Poirot Gourmet: Square crumpets with sirop de Liège!

This has to be one of the most Poirot things I’ve ever featured for Poirot Gourmet.  🙂  Readers with a good familiarity with the books will likely remember the detective’s appreciation for square crumpets. Combine them with this distinctive and characteristic fruit spread of Liège, and voilà! We have an English-Belgian fusion worthy of Poirot.

I used square silicone egg rings for my crumpets. Alas, I am not what the English would call a “dab hand” at crumpets. They turned out more like pikelets– either I killed the yeast with too-warm milk, or my baking soda was taking the day off. Also, like many egg rings used for crumpets, they lend themselves to a shallower product. At any rate, they’re still quite edible.  🙂  I also decided that they weren’t initially quite square enough. Here’s how they looked at first…

…So I gave them a good severe trim with my lasagna server.  🙂  Before I move on to the spread, here are some book references for you…

Order and method had been Hercule Poirot’s watchwords from many years ago. With George, his perfect manservant, and Miss Lemon, his perfect secretary, order and method ruled supreme in his life. Now that crumpets were baked square as well as round, he had nothing about which to complain.

…And in due course, the faithful George was instructed to provide a meal of square crumpets richly buttered, symmetrical sandwiches, and other suitable components of a lavish English afternoon tea.

…The resourceful George had on this occasion produced large cups, a pot of really strong Indian tea and, in addition to the hot and buttery square crumpets, bread and jam and a large square of rich plum cake.

All this for the delectation of Inspector Sharpe, who was leaning back contentedly sipping his third cup of tea.

-Hickory Dickory Dock

Hercule Poirot sat in a square chair in front of the square fireplace in the square room of his London flat…

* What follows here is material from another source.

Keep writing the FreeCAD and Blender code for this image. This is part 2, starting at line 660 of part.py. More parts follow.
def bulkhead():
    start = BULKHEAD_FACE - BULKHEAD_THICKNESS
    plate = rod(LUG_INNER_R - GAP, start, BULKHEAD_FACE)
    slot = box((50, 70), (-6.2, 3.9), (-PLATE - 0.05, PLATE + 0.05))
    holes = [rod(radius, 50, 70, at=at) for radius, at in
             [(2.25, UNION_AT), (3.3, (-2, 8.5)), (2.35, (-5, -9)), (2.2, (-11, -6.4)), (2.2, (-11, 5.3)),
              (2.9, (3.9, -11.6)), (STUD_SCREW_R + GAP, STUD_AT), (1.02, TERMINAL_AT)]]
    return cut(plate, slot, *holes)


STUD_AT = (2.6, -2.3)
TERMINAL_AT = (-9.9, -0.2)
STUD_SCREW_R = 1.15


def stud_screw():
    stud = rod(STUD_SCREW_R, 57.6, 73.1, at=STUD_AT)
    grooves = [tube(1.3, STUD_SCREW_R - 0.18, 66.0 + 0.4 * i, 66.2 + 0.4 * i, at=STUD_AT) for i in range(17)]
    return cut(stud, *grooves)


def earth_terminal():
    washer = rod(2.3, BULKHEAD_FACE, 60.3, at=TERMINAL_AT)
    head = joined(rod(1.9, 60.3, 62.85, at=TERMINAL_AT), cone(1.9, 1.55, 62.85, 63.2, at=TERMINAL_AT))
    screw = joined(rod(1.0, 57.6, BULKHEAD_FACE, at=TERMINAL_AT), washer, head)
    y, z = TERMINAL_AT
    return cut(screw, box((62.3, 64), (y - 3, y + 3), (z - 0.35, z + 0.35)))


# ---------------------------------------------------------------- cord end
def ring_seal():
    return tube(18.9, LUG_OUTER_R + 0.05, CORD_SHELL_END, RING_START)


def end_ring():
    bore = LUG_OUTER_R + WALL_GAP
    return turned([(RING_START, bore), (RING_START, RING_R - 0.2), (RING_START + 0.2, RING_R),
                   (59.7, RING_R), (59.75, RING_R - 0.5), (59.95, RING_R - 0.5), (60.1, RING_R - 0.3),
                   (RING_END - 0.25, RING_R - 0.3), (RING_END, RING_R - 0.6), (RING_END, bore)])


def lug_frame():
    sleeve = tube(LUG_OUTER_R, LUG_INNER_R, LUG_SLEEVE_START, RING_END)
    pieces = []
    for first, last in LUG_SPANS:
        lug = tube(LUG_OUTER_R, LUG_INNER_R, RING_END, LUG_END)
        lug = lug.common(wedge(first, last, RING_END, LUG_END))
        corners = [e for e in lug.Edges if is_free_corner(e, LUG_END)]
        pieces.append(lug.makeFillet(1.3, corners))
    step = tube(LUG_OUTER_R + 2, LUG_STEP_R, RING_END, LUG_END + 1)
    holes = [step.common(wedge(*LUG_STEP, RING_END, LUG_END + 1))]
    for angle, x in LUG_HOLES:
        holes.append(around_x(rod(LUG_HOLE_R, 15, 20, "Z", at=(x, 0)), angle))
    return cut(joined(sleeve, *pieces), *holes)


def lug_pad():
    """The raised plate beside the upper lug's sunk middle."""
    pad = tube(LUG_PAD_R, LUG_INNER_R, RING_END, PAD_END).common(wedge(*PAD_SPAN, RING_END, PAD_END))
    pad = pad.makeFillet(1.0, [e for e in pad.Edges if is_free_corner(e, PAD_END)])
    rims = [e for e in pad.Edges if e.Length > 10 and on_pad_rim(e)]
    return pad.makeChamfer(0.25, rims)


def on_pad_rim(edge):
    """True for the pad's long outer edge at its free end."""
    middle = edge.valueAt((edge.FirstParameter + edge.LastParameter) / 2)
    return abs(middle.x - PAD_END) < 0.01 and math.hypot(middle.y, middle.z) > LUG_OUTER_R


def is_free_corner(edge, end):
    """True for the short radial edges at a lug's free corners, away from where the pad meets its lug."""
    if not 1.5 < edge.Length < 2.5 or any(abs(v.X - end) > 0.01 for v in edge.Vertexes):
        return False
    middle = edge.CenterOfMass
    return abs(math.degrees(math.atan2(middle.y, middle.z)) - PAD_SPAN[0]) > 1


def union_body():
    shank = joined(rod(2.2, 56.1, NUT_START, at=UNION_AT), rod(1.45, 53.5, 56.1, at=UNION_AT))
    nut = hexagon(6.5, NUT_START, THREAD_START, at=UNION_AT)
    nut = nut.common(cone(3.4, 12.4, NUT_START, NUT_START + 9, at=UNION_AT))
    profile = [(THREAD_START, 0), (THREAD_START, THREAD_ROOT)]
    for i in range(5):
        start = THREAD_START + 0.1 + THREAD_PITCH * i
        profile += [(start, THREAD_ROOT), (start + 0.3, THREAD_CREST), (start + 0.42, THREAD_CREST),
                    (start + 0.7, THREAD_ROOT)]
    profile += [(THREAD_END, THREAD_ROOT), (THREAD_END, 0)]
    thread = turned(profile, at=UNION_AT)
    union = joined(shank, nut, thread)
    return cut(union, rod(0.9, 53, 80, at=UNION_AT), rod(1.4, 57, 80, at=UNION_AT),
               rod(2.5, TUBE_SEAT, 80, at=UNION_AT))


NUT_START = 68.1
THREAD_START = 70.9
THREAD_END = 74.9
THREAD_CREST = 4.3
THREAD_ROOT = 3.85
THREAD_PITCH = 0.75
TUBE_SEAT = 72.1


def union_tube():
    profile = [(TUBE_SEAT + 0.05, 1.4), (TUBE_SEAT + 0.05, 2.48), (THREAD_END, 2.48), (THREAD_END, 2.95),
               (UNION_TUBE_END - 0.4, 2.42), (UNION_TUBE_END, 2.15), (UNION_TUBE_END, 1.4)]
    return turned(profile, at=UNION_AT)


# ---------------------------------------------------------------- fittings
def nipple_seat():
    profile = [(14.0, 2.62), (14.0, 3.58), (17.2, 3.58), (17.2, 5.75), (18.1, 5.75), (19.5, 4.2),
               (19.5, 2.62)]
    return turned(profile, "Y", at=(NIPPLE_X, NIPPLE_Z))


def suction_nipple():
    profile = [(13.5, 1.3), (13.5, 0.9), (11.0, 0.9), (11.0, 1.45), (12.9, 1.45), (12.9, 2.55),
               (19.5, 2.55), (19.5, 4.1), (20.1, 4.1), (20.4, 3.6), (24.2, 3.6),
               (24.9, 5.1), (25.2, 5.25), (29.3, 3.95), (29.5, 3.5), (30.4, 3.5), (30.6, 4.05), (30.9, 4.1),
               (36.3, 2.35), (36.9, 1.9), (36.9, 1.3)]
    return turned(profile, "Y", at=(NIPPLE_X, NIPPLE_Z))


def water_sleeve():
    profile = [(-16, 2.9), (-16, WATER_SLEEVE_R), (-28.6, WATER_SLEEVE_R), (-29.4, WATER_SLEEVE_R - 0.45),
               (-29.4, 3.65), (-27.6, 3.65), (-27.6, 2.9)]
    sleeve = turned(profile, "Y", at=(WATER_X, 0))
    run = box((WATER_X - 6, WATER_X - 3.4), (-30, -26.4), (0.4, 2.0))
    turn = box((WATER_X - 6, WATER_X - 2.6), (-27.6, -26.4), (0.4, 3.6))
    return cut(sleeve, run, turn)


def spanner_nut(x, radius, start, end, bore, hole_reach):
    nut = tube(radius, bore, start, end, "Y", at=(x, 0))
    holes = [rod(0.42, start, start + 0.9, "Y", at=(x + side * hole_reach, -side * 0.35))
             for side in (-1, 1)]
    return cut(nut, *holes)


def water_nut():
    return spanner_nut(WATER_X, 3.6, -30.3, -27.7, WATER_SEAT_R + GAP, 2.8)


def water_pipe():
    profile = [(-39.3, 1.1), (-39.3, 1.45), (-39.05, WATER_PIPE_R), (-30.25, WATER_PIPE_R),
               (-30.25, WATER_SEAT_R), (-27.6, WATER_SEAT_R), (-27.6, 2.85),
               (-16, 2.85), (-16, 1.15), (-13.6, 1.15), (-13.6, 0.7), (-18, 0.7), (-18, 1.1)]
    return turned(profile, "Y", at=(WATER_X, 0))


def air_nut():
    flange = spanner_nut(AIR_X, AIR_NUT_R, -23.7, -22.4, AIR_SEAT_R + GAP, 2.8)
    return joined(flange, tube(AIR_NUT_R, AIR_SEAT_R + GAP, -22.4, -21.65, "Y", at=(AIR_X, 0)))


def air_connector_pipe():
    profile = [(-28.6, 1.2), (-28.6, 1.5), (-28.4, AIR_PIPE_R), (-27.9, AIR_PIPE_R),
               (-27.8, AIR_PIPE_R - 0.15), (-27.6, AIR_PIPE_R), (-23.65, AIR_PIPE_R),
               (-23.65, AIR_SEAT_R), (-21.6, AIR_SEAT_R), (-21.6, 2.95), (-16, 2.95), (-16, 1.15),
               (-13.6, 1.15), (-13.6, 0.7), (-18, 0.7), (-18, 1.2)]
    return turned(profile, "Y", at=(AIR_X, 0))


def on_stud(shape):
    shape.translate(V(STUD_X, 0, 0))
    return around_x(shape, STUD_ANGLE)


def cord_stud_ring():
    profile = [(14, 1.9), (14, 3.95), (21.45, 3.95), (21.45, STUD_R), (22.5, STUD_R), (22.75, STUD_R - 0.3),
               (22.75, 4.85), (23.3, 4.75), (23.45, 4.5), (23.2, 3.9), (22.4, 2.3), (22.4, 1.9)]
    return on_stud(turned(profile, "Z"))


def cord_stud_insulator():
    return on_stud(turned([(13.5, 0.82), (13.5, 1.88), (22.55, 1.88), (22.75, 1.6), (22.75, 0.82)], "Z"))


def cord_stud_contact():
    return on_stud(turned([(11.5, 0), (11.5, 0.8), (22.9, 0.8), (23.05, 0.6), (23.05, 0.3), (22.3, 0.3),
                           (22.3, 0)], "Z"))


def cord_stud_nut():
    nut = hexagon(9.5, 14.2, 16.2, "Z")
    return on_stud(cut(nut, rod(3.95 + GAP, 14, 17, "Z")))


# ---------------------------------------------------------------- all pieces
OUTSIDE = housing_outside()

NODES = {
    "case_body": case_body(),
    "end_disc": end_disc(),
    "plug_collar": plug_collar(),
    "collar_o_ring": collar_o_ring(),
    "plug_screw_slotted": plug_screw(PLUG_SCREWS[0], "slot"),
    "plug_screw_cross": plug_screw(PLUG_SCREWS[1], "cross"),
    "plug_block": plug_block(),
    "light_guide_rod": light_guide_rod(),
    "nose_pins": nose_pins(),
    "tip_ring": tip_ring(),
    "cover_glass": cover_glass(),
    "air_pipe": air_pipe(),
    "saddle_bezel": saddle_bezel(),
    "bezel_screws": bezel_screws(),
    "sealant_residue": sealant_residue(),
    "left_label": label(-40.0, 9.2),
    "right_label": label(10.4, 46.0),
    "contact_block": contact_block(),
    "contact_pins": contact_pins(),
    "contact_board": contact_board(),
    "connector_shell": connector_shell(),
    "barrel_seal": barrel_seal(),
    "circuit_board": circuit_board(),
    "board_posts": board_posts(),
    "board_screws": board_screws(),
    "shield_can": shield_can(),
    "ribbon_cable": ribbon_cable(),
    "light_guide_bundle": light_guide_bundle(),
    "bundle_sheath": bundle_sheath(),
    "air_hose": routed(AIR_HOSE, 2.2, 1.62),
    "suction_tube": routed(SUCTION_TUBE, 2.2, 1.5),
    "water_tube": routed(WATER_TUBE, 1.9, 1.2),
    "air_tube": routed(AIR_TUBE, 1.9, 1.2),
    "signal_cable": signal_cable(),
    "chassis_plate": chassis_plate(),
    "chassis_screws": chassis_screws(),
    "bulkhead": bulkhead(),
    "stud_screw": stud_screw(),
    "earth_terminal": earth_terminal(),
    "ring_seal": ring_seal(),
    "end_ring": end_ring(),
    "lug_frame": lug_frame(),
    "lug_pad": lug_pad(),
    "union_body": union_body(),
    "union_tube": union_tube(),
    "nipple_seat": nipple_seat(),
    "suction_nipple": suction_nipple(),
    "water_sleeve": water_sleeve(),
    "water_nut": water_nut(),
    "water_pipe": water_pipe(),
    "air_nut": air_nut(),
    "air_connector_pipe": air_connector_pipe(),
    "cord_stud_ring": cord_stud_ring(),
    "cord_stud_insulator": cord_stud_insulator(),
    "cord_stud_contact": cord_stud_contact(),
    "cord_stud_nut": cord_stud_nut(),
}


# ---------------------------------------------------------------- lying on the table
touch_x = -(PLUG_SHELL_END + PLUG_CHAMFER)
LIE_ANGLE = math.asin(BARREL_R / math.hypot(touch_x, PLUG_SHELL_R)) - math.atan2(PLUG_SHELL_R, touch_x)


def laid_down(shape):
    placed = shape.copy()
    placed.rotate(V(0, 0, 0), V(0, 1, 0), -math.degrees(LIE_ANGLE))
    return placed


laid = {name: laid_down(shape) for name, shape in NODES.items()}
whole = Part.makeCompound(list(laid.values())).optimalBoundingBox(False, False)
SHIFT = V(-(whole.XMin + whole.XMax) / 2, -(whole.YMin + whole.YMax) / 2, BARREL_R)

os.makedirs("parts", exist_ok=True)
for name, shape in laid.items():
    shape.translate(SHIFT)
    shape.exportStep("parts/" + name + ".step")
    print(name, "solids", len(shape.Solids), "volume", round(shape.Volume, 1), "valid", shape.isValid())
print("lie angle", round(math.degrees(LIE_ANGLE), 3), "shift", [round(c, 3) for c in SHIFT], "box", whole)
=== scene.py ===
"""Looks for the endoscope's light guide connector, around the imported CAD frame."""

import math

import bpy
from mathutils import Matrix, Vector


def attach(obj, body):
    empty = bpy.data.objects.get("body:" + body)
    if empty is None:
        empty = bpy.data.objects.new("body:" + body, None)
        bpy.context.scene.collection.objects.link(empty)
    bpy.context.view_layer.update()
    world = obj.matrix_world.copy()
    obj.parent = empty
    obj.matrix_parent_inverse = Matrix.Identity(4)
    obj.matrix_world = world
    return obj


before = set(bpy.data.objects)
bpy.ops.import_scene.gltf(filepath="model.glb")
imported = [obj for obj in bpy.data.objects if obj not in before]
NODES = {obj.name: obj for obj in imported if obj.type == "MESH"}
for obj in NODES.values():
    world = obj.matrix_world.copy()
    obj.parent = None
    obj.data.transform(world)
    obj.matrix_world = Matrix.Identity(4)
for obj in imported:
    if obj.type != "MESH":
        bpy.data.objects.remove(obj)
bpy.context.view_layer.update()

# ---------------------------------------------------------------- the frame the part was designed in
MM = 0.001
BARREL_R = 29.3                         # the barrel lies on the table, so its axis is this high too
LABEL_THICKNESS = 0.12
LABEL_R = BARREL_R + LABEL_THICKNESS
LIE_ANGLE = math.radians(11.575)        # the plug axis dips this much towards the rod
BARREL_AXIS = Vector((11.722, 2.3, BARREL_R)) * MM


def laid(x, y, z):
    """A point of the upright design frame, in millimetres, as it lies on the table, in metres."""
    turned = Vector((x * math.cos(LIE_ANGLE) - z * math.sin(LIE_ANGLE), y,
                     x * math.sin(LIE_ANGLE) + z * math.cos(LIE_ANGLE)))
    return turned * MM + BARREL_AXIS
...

…His eyes strayed from the jigsaw puzzle in front of him to the chair on the other side of the fireplace. There, not half an hour ago, Inspector Bland had sat consuming tea and crumpets (square crumpets) and talking sadly.

-Dead Man’s Folly

The spread I used is a Belgian import with a consistency rather like apple butter and dark and heavy like molasses. Sirop de Liège is made primarily with pears and apples, but also (to a lesser extent) dates, apricots, and prunes. Pear/apple syrups and spreads of this kind had been developed in the area for centuries, but this particular recipe was apparently nailed down around 1937 and trademarked after the war. You can read more about it here. It is VERY sweet and concentrated– there’s no need to add more sugar! Liège, of course, is the general vicinity in Belgium from which (we are given to understand) Poirot hails. We know that he likes anything sweet and sirop-y, so this spread is really a no-brainer for Poirot Gourmet. And it’s absolutely lovely with these little griddle cakes.